I have covered issues around boardroom responsibility and cyber security previously on Board Talk, and they do not relate only to financial institutions. A few years ago, on the back of a Mckinsey report just out at the time, I wrote on Forbes about the need for a digital quotient to better measure good corporate governance.

The need is even greater now, as we begin to learn about the possibilities that automation and artificial intelligence can bring to businesses and the human talent that lies behind their creation. (In case you missed it, I have previously even covered exciting new ideas to measure corporate governance using AI.)

But in the first instance, understanding how to use data well is an essential first step for business regardless of industry sector.

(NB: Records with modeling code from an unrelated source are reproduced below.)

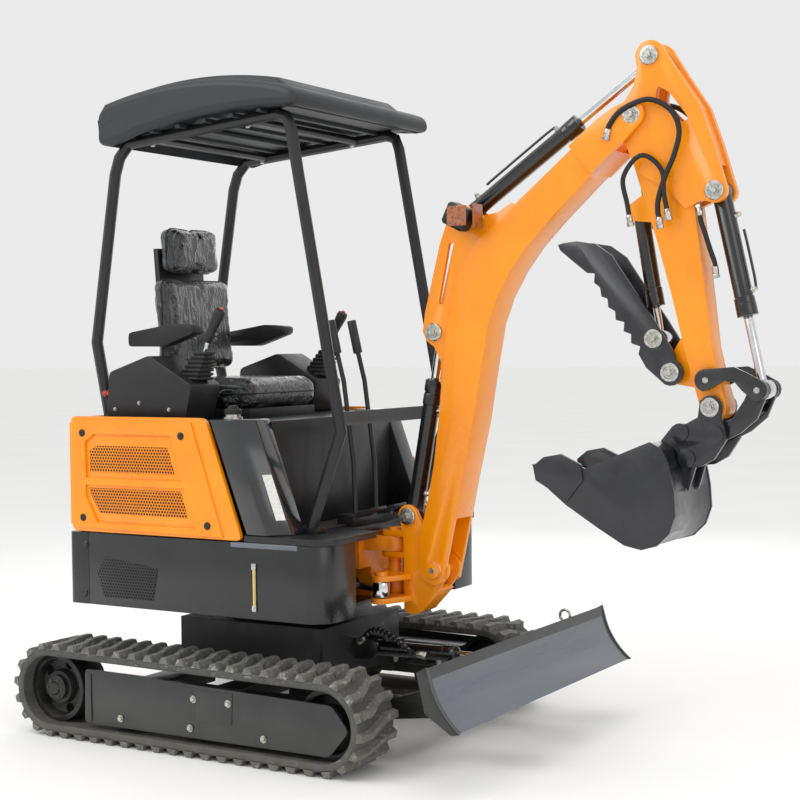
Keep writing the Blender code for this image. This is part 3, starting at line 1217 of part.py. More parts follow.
def offset_line(line, depth):
    """An open line of (x, z) points moved sideways by depth."""
    moved = []
    for index, point in enumerate(line):
        before = Vector(line[max(index - 1, 0)])
        after = Vector(line[min(index + 1, len(line) - 1)])
        ahead = (after - before).normalized()
        moved.append(tuple(Vector(point) + Vector((ahead.y, -ahead.x)) * depth))
    return moved


def bucket_skin(shell):
    """The wrapper plate: the shell line and the same line set in by the wall."""
    return shell + offset_line(shell, BUCKET_WALL)[::-1]


# ---- thumb ---------------------------------------------------------------------------------------
def build_thumb(arm, pivot):
    place = arm_point(pivot)
    s = THUMB_LENGTH
    back = [(0.995, -0.004), (0.975, -0.022), (0.925, -0.054), (0.830, -0.090), (0.715, -0.102),
            (0.571, -0.090), (0.286, -0.068), (0.060, -0.046)]
    steps = [(0.117, 0.044), (0.203, 0.034), (0.227, 0.015), (0.277, 0.029), (0.314, 0.011),
             (0.357, 0.022), (0.391, 0.002), (0.436, 0.017), (0.473, 0.001), (0.519, 0.008),
             (0.557, -0.007), (0.591, 0.002), (0.635, -0.013), (0.680, -0.009),
             (0.714, -0.029), (0.750, -0.013), (0.856, -0.005), (0.960, 0.002)]
    outline = [(x * s, z) for x, z in back] + [*arc((0, 0), 0.038, 290, 110, 8)]
    outline += [(x * s, z) for x, z in steps]
    thumb = plate("thumb", outline, THUMB_INNER, THUMB_OUTER, black_paint)
    join(thumb, plate("right_plate", outline, -THUMB_OUTER, -THUMB_INNER))
    join(thumb, cross_pin("pivot_pin", (0, 0), THUMB_OUTER - 0.002, PIN_RADIUS))
    join(thumb, cross_pin("tie_tube", (0.659 * s, -0.048), THUMB_OUTER - 0.002, 0.015, 16))
    for spot in ((0, 0), THUMB_EYE):
        add_outer_heads(thumb, spot, THUMB_OUTER)
    for side in (-1, 1):
        y0, y1 = sorted((side * 0.0290, side * 0.0500))
        boss = rod("eye_boss", (THUMB_EYE[0], y0, THUMB_EYE[1]),
                   (THUMB_EYE[0], y1, THUMB_EYE[1]), 0.022, 16)
        join(thumb, boss)
    settle(thumb, place, THUMB_ANGLE)
    base = arm_point(THUMB_CYLINDER_BASE)
    end = on_link(place, THUMB_ANGLE, THUMB_EYE)
    cylinder_pair("thumb", (base[0], 0, base[1]), (end[0], 0, end[1]), 0.262, 0.011, 0.0235,
                  0.0235, base_parent=arm, eye=0.027, retract=THUMB_RETRACT)


clear_scene()
parts = new_collection("mini_excavator")
cutters = new_collection("cutters")
orange = material("orange_paint", (1.0, 0.33, 0.0), 0.32)
black_paint = material("black_paint", (0.012, 0.013, 0.015), 0.35)
dark_paint = material("dark_grey_paint", (0.035, 0.037, 0.042), 0.38)
rubber = material("rubber", (0.05, 0.05, 0.05), 0.85)
chrome = material("chrome", (0.80, 0.80, 0.82), 0.12, 1.0)
plastic = material("moulded_plastic", (0.045, 0.048, 0.052), 0.6)
vinyl = material("seat_vinyl", (0.03, 0.032, 0.036), 0.4)

machine = bpy.data.objects.new("machine", None)
parts.objects.link(machine)

build_undercarriage()
build_blade()
build_house_shell()
build_swing_post()
build_upper_body()
build_canopy()
build_seat()
build_controls()
build_bracket()
boom_object, arm_cylinder_pin = build_boom()
arm_object, rocker_place, thumb_place = build_arm(boom_object, arm_cylinder_pin)
build_linkage(arm_object, rocker_place)
build_thumb(arm_object, thumb_place)

machine.location.x = MACHINE_SHIFT
for cutter in cutters.objects:
    cutter.matrix_world = Matrix.Translation((MACHINE_SHIFT, 0, 0)) @ cutter.matrix_world
bpy.context.view_layer.update()
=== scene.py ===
import json
import math
import bpy
from mathutils import Matrix, Vector


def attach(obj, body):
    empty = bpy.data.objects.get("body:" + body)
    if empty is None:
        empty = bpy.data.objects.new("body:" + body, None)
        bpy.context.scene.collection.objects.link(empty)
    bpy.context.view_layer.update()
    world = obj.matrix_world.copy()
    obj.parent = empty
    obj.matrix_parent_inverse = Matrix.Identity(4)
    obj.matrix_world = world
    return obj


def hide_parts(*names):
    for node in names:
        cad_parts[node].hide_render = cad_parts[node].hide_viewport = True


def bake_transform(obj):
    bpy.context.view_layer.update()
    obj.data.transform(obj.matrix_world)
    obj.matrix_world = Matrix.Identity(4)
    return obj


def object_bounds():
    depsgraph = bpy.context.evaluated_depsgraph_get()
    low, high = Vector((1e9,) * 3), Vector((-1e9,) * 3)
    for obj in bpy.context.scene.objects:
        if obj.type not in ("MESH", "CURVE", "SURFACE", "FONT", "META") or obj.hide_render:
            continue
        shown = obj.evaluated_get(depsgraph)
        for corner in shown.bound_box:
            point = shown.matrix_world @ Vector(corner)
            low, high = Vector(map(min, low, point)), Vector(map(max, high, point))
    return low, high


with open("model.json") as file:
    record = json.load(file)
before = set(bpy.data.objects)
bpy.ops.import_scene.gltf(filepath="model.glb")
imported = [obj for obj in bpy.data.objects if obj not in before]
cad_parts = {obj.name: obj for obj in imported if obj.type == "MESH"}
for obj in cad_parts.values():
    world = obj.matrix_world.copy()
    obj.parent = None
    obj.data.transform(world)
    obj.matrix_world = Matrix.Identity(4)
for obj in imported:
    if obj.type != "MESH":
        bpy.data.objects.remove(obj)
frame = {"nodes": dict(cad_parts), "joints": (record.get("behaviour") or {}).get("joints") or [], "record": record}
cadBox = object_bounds()
nodes = frame["nodes"]
joints = {joint["name"]: joint for joint in frame["joints"]}
bodyOf = {node: body for body, held in frame["record"]["behaviour"]["bodies"].items() for node in held}
print("frame loaded:", len(nodes), "nodes")


# colours and node helper

def paint(text):  # sRGB hex to linear
    parts = [int(text[i:i + 2], 16) / 255 for i in (1, 3, 5)]
    return (*[p / 12.92 if p <= 0.04045 else ((p + 0.055) / 1.055) ** 2.4 for p in parts], 1.0)


def addNode(tree, kind, links=None, **settings):  # one node with its settings, values and links
    node = tree.nodes.new(kind)
    for name, value in settings.items():
        setattr(node, name, value)
    for name, value in (links or {}).items():
        if isinstance(value, bpy.types.NodeSocket):
            tree.links.new(value, node.inputs[name])
        else:
            node.inputs[name].default_value = value
    return node


def ramp(tree, factor, stops):  # colour ramp with (place, colour) stops
    node = addNode(tree, "ShaderNodeValToRGB", {"Fac": factor})
    ramped = node.color_ramp.elements
    while len(ramped) < len(stops):
        ramped.new(0.5)
    for element, (place, colour) in zip(ramped, stops):
        element.position = place
        element.color = colour
    return node.outputs["Color"]


def newLook(name):
    look = bpy.data.materials.new(name)
    look.use_nodes = True
    tree = look.node_tree
    return look, tree, tree.nodes["Principled BSDF"]


def surface(name, colours, rough, metallic=0.0, coat=0.0, grainMm=2.0, grain=0.05, mottleMm=60.0,
            roughSpread=0.08, dust=None, dustHeight=0.35, stretch=(1, 1, 1), wearAndGlints=None):
    look, tree, shader = newLook(name)
    place = addNode(tree, "ShaderNodeTexCoord").outputs["Object"]
    scaled = addNode(tree, "ShaderNodeMapping", {"Vector": place, "Scale": stretch}).outputs["Vector"]
    cloud = addNode(tree, "ShaderNodeTexNoise",
                    {"Vector": scaled, "Scale": 1000 / mottleMm, "Detail": 4.0, "Roughness": 0.6})
    colour = ramp(tree, cloud.outputs["Fac"], [(0.35, paint(colours[0])), (0.65, paint(colours[1]))])
    fine = addNode(tree, "ShaderNodeTexNoise",
                   {"Vector": scaled, "Scale": 1000 / grainMm, "Detail": 2.0, "Roughness": 0.5})
    if wearAndGlints:  # rubbed patches along exposed places; on the lamp lens the pale patches are painted glints
        patch = addNode(tree, "ShaderNodeTexNoise",
                        {"Vector": scaled, "Scale": 1000 / wearAndGlints[1], "Detail": 6.0, "Roughness": 0.75})
        amount = addNode(tree, "ShaderNodeMapRange", {"Value": patch.outputs["Fac"], "From Min": wearAndGlints[2],
                                                      "From Max": wearAndGlints[2] + 0.08})
        colour = addNode(tree, "ShaderNodeMix", {0: amount.outputs[0], 6: colour, 7: paint(wearAndGlints[0])},
                         data_type="RGBA").outputs[2]
    if dust:  # dust lies thicker near the ground
        height = addNode(tree, "ShaderNodeSeparateXYZ", {"Vector": place}).outputs["Z"]
        low = addNode(tree, "ShaderNodeMapRange", {"Value": height, "From Min": 0.0,
                                                   "From Max": dustHeight, "To Min": 0.75, "To Max": 0.0})
        spots = addNode(tree, "ShaderNodeMath", {0: low.outputs[0], 1: cloud.outputs["Fac"]},
                        operation="MULTIPLY")
        colour = addNode(tree, "ShaderNodeMix", {0: spots.outputs[0], 6: colour, 7: paint(dust)},
                         data_type="RGBA").outputs[2]
    spread = addNode(tree, "ShaderNodeMapRange",
                     {"Value": cloud.outputs["Fac"], "From Min": 0.3, "From Max": 0.7,
                      "To Min": max(rough - roughSpread, 0.02), "To Max": rough + roughSpread})
    bump = addNode(tree, "ShaderNodeBump", {"Height": fine.outputs["Fac"], "Strength": 1.0,
                                            "Distance": grain / 1000})
    tree.links.new(colour, shader.inputs["Base Color"])
    tree.links.new(spread.outputs[0], shader.inputs["Roughness"])
    tree.links.new(bump.outputs["Normal"], shader.inputs["Normal"])
    shader.inputs["Metallic"].default_value = metallic
    shader.inputs["Coat Weight"].default_value = coat
    shader.inputs["Coat Roughness"].default_value = 0.12
    return look


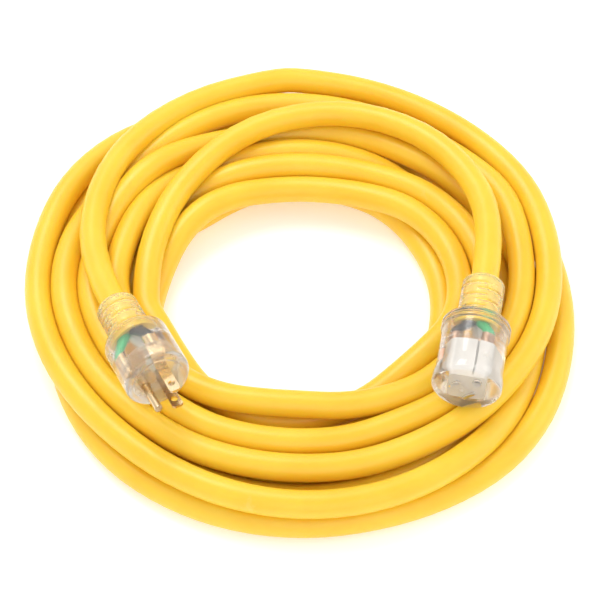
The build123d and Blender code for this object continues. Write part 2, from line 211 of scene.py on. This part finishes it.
def make_cord():
    """The free cord: one open spline with a round section, its ends closed."""
    points = cord_points()
    curve = bpy.data.curves.new("cord", "CURVE")
    curve.dimensions = "3D"
    curve.bevel_depth = CORD_D / 2 * MM
    curve.bevel_resolution = 8
    curve.use_fill_caps = True
    spline = curve.splines.new("NURBS")
    spline.points.add(len(points) - 1)
    spline.points.foreach_set("co", np.column_stack([points, np.ones(len(points))]).ravel())
    spline.order_u = 3
    spline.use_endpoint_u = True
    spline.resolution_u = 4
    cord = bpy.data.objects.new("cord", curve)
    bpy.context.scene.collection.objects.link(cord)
    return cord


# ---------------------------------------------------------------- turned and ribbed surfaces

def rounded(corners, steps=8):
    """A profile from (radius, height, rounding) corners. A rounded corner is the circle arc that is
    tangent to both its sides: it starts and ends at rounding times tan(half the turn) from the corner."""
    out = []
    for k, (r, z, fillet) in enumerate(corners):
        here = np.array((r, z))
        if not fillet:
            out.append(here[None])
            continue
        before = np.array(corners[k - 1][:2]) - here
        after = np.array(corners[k + 1][:2]) - here
        before, after = before / np.linalg.norm(before), after / np.linalg.norm(after)
        half = np.arccos(np.clip(before @ after, -1, 1)) / 2
        middle = here + (before + after) / np.linalg.norm(before + after) * fillet / np.sin(half)
        first = here + before * fillet / np.tan(half) - middle
        second = here + after * fillet / np.tan(half) - middle
        sweep = pi - 2 * half
        t = np.linspace(0, 1, steps + 1)[:, None]
        arc = (np.sin((1 - t) * sweep) * first + np.sin(t * sweep) * second) / np.sin(sweep)
        out.append(middle + arc)
    return np.concatenate(out)


def end_axes(axis, earth):
    """Rows x, y, z of an end's own frame: z along its axis, the earth contact towards -y."""
    out = np.array(axis) / np.linalg.norm(axis)
    down = np.array(earth) - out * (np.array(earth) @ out)
    up = -down / np.linalg.norm(down)
    return np.stack([np.cross(up, out), up, out])


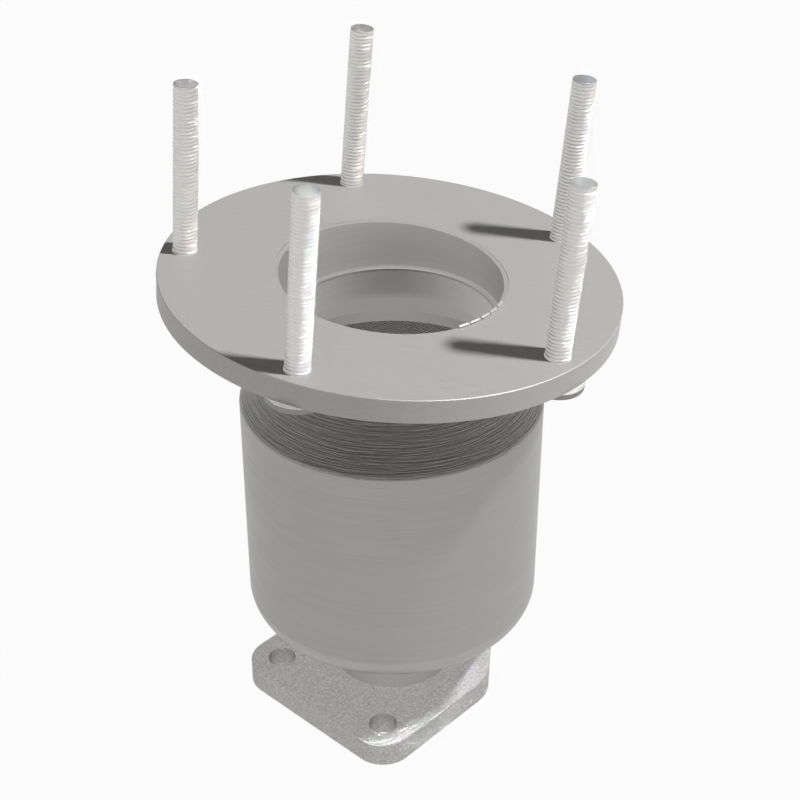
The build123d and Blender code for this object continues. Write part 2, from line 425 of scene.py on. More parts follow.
class Finishes:
    """All finishes of the converter, each made once."""

    def __init__(self) -> None:
        """Makes the finishes of the record's material slots, and four more of the scene's pieces."""
        finishes = {
            # Hot rolled plate, faced on a lathe and wiped: a pale even grey with faint grain.
            "plate_steel": Finish(
                "faced_steel_plate", "#ABAAA8", Grain.STRAIGHT, metallic=0.60, roughness=0.50,
                length_mm=7.0, width_mm=0.8, depth_mm=0.02,
            ),
            # Drawn tube, polished with a flap wheel: fine rings inside the bore.
            "tube_steel": Finish(
                "flap_polished_tube", "#A3A2A0", Grain.ROUND, metallic=0.50, roughness=0.46,
                length_mm=28.0, width_mm=0.7, depth_mm=0.035, radius_mm=37.0,
            ),
            # Spun sheet: the roller leaves coarse rings all over the knuckle and the cone. Its grey is set
            # darker than the lower end's: partly the sheet's own tone, partly painted shade under the
            # plate.
            "spun_steel": Finish(
                "spun_sheet_with_painted_shade", "#878684", Grain.ROUND, metallic=0.80, roughness=0.34,
                length_mm=18.0, width_mm=0.8, depth_mm=0.55,
            ),
            # The lower end is brushed after spinning: the same level lines as the shell, a little deeper.
            "spun_low_steel": Finish(
                "brushed_spun_sheet", "#9D9C9A", Grain.ROUND, metallic=0.86, roughness=0.40,
                length_mm=30.0, width_mm=0.8, depth_mm=0.07,
            ),
            # Insides of the spun ends, in the gas: dull, with fine rings from the roller.
            "bore_steel": Finish(
                "dull_spun_inside", "#A3A2A0", Grain.ROUND, metallic=0.35, roughness=0.50,
                length_mm=28.0, width_mm=0.8, depth_mm=0.05,
            ),
            # Rolled and brushed sheet: level lines that catch the light, drawn wide so that they show.
            "shell_steel": Finish(
                "brushed_steel_sheet", "#989795", Grain.ROUND, metallic=0.86, roughness=0.40,
                length_mm=30.0, width_mm=0.8, depth_mm=0.035,
            ),
            # Blasted plate: a grit with no direction, drawn 0.8 mm coarse so that it shows.
            "flange_steel": Finish(
                "blasted_steel_flange", "#A09F9D", Grain.EVEN, metallic=0.80, roughness=0.60,
                length_mm=0.8, width_mm=0.8, depth_mm=0.34, colour_swing=0.60,
            ),
            # Cordierite with a dark precious metal coat: dull, with a fine speckle.
            "ceramic": Finish(
                "coated_cordierite", "#8A8783", Grain.EVEN, metallic=0.0, roughness=0.85,
                length_mm=0.5, width_mm=0.5, depth_mm=0.04, colour_swing=0.25,
            ),
            # Needled ceramic fibre: off white, with soft fibres drawn thick so that they show.
            "fibre_mat": Finish(
                "needled_fibre_mat", "#DAD6CC", Grain.EVEN, metallic=0.0, roughness=0.95,
                length_mm=1.6, width_mm=0.4, depth_mm=0.25, colour_swing=0.10,
            ),
            # Knitted stainless wire: dark gaps between round bright wires.
            "wire_knit": Finish(
                "knitted_wire", "#8F8D8A", Grain.EVEN, metallic=0.8, roughness=0.40,
                length_mm=0.6, width_mm=0.6, depth_mm=0.20, colour_swing=0.35,
            ),
            # Pressed ring of thin sheet: smooth, with slight rings from the die.
            "ring_steel": Finish(
                "pressed_steel_ring", "#A09F9D", Grain.ROUND, metallic=0.60, roughness=0.42,
                length_mm=25.0, width_mm=0.9, depth_mm=0.03, radius_mm=45.0,
            ),
            # Bright zinc on rolled threads: the palest metal of the part.
            "bolt_steel": Finish(
                "bright_zinc_plate", "#DAD9D7", Grain.EVEN, metallic=0.66, roughness=0.46,
                length_mm=2.0, width_mm=2.0, depth_mm=0.01, colour_swing=0.02,
            ),
            # Painted shade on the bolts: a darker copy of the zinc for the flat tips and the heads' sides
            # and undersides.
            "bolt_painted_shade": Finish(
                "zinc_painted_shade", "#989796", Grain.EVEN, metallic=0.60, roughness=0.55,
                length_mm=1.5, width_mm=1.5, depth_mm=0.0, colour_swing=0.02,
            ),
            # Weld metal: brighter than the sheet, smooth between its ripples.
            "weld_steel": Finish(
                "weld_bead_steel", "#C4C3C1", Grain.EVEN, metallic=0.60, roughness=0.36,
                length_mm=1.0, width_mm=1.0, depth_mm=0.02, colour_swing=0.05,
            ),
        }
        self.made = {name: finish.material() for name, finish in finishes.items()}

    def dress(self, piece: bpy.types.Object, name: str) -> None:
        """Gives a piece one finish all over.

        Args:
            piece: the object to dress.
            name: the finish's name.
        """
        piece.data.materials.clear()
        piece.data.materials.append(self.made[name])

    def dress_faces(self, piece: bpy.types.Object, name: str, test: Test) -> None:
        """Gives some faces of a dressed piece a second finish.

        Args:
            piece: the object, dressed already.
            name: the second finish's name.
            test: a function of a face's place and normal.
        """
        piece.data.materials.append(self.made[name])
        Bench.edit(piece)
        Bench.pick(piece, "FACE", test)
        piece.active_material_index = len(piece.data.materials) - 1
        bpy.ops.object.material_slot_assign()
        Bench.done()


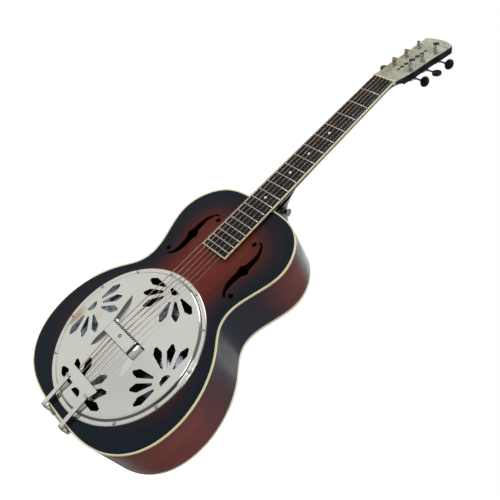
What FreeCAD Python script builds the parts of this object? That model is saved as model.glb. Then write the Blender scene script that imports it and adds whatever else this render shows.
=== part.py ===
import FreeCAD, Part
import math
import os
import Sketcher

# Resonator guitar, wooden body, single cone.
# World frame: +Z runs up the neck from the tail, +X is the treble side, the face looks to -Y.
# The origin is on the centreline at the tail, at mid depth of the ribs.
# Most pieces are drawn in the face frame: x across, y up the neck, z out of the soundboard,
# with z = 0 on the soundboard's outer surface. Dimensions are in millimetres.

Vector = FreeCAD.Vector
Placement = FreeCAD.Placement
Rotation = FreeCAD.Rotation

ORIGIN = Vector(0, 0, 0)
X_DIR = Vector(1, 0, 0)
Y_DIR = Vector(0, 1, 0)
Z_DIR = Vector(0, 0, 1)

doc = FreeCAD.newDocument("resonator_guitar")
sheet = doc.addObject("Spreadsheet::Sheet", "sizes")

# alias, value, note
SIZES = [
    ("scale_length", 635.0, "nut to saddle"),
    ("saddle_place", 147.5, "saddle line above the tail"),
    ("body_length", 465.1, "tail to neck joint"),
    ("half_depth", 49.25, "half of the rib depth at the tail"),
    ("back_taper", 1.17, "degrees, back closes in towards the neck"),
    ("top_thick", 3.0, "soundboard"),
    ("back_thick", 3.0, "back"),
    ("rib_thick", 2.5, "bent side"),
    ("binding_wide", 2.4, "binding seen on the face"),
    ("binding_tall", 3.0, "binding seen on the side"),
    ("lining_wide", 6.0, "kerfed lining"),
    ("lining_tall", 14.0, "kerfed lining"),
    ("cover_centre", 149.7, "coverplate centre above the tail"),
    ("cover_radius", 135.7, "coverplate outer radius"),
    ("cover_gauge", 1.0, "coverplate sheet"),
    ("cover_screw_circle", 131.5, "radius of the coverplate screws"),
    ("cover_screw_count", 12, "coverplate screws"),
    ("cover_screw_start", 15, "degrees, first coverplate screw"),
    ("cover_screw_radius", 1.2, "coverplate screw and its pilot hole"),
    ("cover_hole_radius", 1.5, "screw hole in the coverplate"),
    ("fan_circle", 109.0, "radius of the fan centres"),
    ("fan_count", 4, "fans"),
    ("window_half_long", 31.5, "half of the saddle window across the strings"),
    ("window_half_wide", 9, "half of the saddle window along the strings"),
    ("well_bore", 124.0, "soundwell inner radius"),
    ("well_outer", 136.0, "soundwell outer radius"),
    ("well_ledge", 114.0, "soundwell ledge inner radius"),
    ("well_deep", 45.0, "soundwell depth under the face"),
    ("cone_radius", 120.6, "cone rim radius"),
    ("cone_seat", 31.8, "cone rim depth under the face"),
    ("cone_top", 4.0, "cone crown depth under the face"),
    ("cone_gauge", 0.8, "cone sheet"),
    ("biscuit_radius", 31.75, "biscuit"),
    ("biscuit_thick", 9.5, "biscuit"),
    ("biscuit_screw", 1.5, "biscuit screw radius"),
    ("biscuit_screw_tip", 1.5, "biscuit screw end over the face"),
    ("saddle_slot", 3.5, "saddle slot depth in the biscuit"),
    ("saddle_long", 58.0, "saddle"),
    ("saddle_thick", 3.0, "saddle"),
    ("string_lift", 13.8, "string height over the face at the saddle"),
    ("fret_plane", 9.2, "fret tops over the face"),
    ("board_thick", 8.0, "fingerboard crown over the face"),
    ("board_lift", 4.0, "fingerboard underside above the soundboard plane"),
    ("board_round", 304.8, "fingerboard radius"),
    ("board_nut_width", 44.5, "fingerboard with binding at the nut"),
    ("board_end_width", 57.8, "fingerboard with binding at its body end"),
    ("board_length", 434.5, "fingerboard"),
    ("board_binding", 1.6, "fingerboard binding"),
    ("fret_count", 19, "frets"),
    ("fret_wide", 2.3, "fret crown width"),
    ("fret_tall", 1.2, "fret crown height"),
    ("nut_thick", 5.0, "nut"),
    ("neck_joint_depth", 17.5, "neck under the fingerboard at the body"),
    ("neck_nut_depth", 14.0, "neck under the fingerboard at the nut"),
    ("tenon_half", 11, "half width of the tenon slot"),
    ("tenon_start", 440, "inner end of the tenon slot above the tail"),
    ("tenon_deep", 60, "floor of the tenon slot under the face"),
    ("tenon_cover", 4, "wood between the soundboard and the tenon slot"),
    ("head_tilt", 13.6, "degrees, headstock leans back"),
    ("head_face", 6.2, "headstock face over the soundboard plane at the nut"),
    ("head_thick", 15.0, "headstock with its face veneer"),
    ("head_veneer", 1.5, "headstock face veneer"),
    ("post_spread", 18.2, "tuner posts from the centreline"),
    ("post_radius", 3.1, "tuner post"),
    ("post_tall", 13.5, "tuner post over the headstock face"),
    ("bushing_radius", 4.2, "tuner bushing"),
    ("worm_offset", 7.15, "worm axis from the post axis"),
    ("worm_level", 19.0, "worm axis under the headstock face"),
    ("gear_teeth", 14, "teeth on each gear wheel"),
    ("gear_module", 0.75, "tooth module"),
    ("shaft_radius", 1.2, "worm shaft in its bearings"),
    ("run_gap", 0.05, "radial running clearance"),
    ("button_reach", 27.3, "button centre out from the post axis"),
    ("button_long", 16.0, "button along its shaft"),
    ("button_wide", 19.0, "button across its shaft"),
    ("button_thick", 7.5, "button"),
    ("pin_radius", 1.6, "tailpiece hinge pin"),
    ("pin_drop", 12.0, "hinge pin under the face"),
    ("pin_out", 5.0, "hinge pin beyond the tail"),
    ("rest_height", 22.5, "hand rest top over the face"),
    ("rest_gauge", 1.5, "hand rest sheet"),
    ("rest_wide", 25.0, "hand rest along the strings"),
    ("button_head_radius", 7.0, "strap button flange"),
    ("button_waist_radius", 4.2, "strap button waist"),
    ("strap_button_tall", 12.0, "strap button"),
]
for row, (alias, value, note) in enumerate(SIZES, 1):
    sheet.set("A%d" % row, note)
    sheet.set("B%d" % row, str(value))
    sheet.setAlias("B%d" % row, alias)
doc.recompute()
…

It goes hand in hand with a willingness to accept that innovation needs to claim a critical seat in the boardroom – something which is just not happening, and the UK is not alone in that failure. It is a failure that is most likely related to old-style company structures, and also to old but familiar recruitment procedures which may no longer be fit for purpose.

The UK government has been stressing the critical need for digital transformation for years and is taking collaborative action on a number of fronts. Business Secretary Greg Clark and Siemens CEO Juergen Maier recently chaired the inaugural meeting of the Made Smarter Commission, which has been established to drive forward digital developments in British manufacturing.

The commission, which includes senior members from Airbus, EEF, BAE Systems and the TUC, follows the Made Smarter Review in November 2017. It intends to look at how the manufacturing industry can be transformed by new techniques such as 3D printing and other innovative uses of digital technologies. It also intends to discuss the need for stronger and more ambitious leadership.

There is a lot at stake. On UK manufacturing, Business Secretary Greg Clark last week said: “The increased adoption of digital technologies will bring enormous benefits potentially generating £455 billion over the next 10 years – boosting productivity, creating thousands of new highly skilled jobs and enabling more efficient, cleaner production systems.”

In healthcare too – a sector ripe for digital disruption – the UK government recently held a competition to find the breakthrough technologies that could revolutionise the sector, and change lives for the better.

A report by Tech Nation suggests that the digital technology sector is expanding 2.6 times faster than the rest of the UK economy. It is worth almost £184 billion to the country, boasting a job increase that is five times the rate of the rest of the economy.

This also means there are roles around now that did not exist five years ago, in cybersecurity, data protection, data science and AI/machine learning. Yet according to Robert Half, the staffing specialists, adequate staffing for these roles is an issue. A recent survey by them reveals that nearly three in 10 (29%) of CIOs state that their teams are understaffed, increasing to 42% for those in large companies, a staggering percentage.

If companies do not even know how to capture the data on their work forces (and there is much evidence that they do not, or that they do not make it a priority) where and how do they begin to think about the need to re-skill their workforce ? Diversity and inclusion remain a critical need for business on every level, including the boardroom. To achieve it, businesses must learn about using data, and use it well.

Tech Nation’s report points to interesting nuances on diversity and inclusion that should also provide businesses with food for thought. Its survey of the UK digital tech workforce found that just 19% was female, compared to 49% across all UK jobs. But BAME digital tech workers are represented at 15%, significantly higher than the 10% across all UK jobs.

Digital snapshots such as these need to be available to every FTSE 350 business to use to be productive to the best of its ability and agile going forward. Many are likely to have focused on data only in to look outwards at opportunities for marketing, rather than inwards for structural change. The UK’s business secretary Greg Clark recently warned that the government is ready to legislate to protect the misuse of the personal data of customers by big business.

UK business may feel it has been juggling with a blindfold over its eyes for awhile. But there is nothing stopping it from removing a wilful blindfold to take a long hard look in the mirror and ask for help to appraise its digital quotient to best move forward.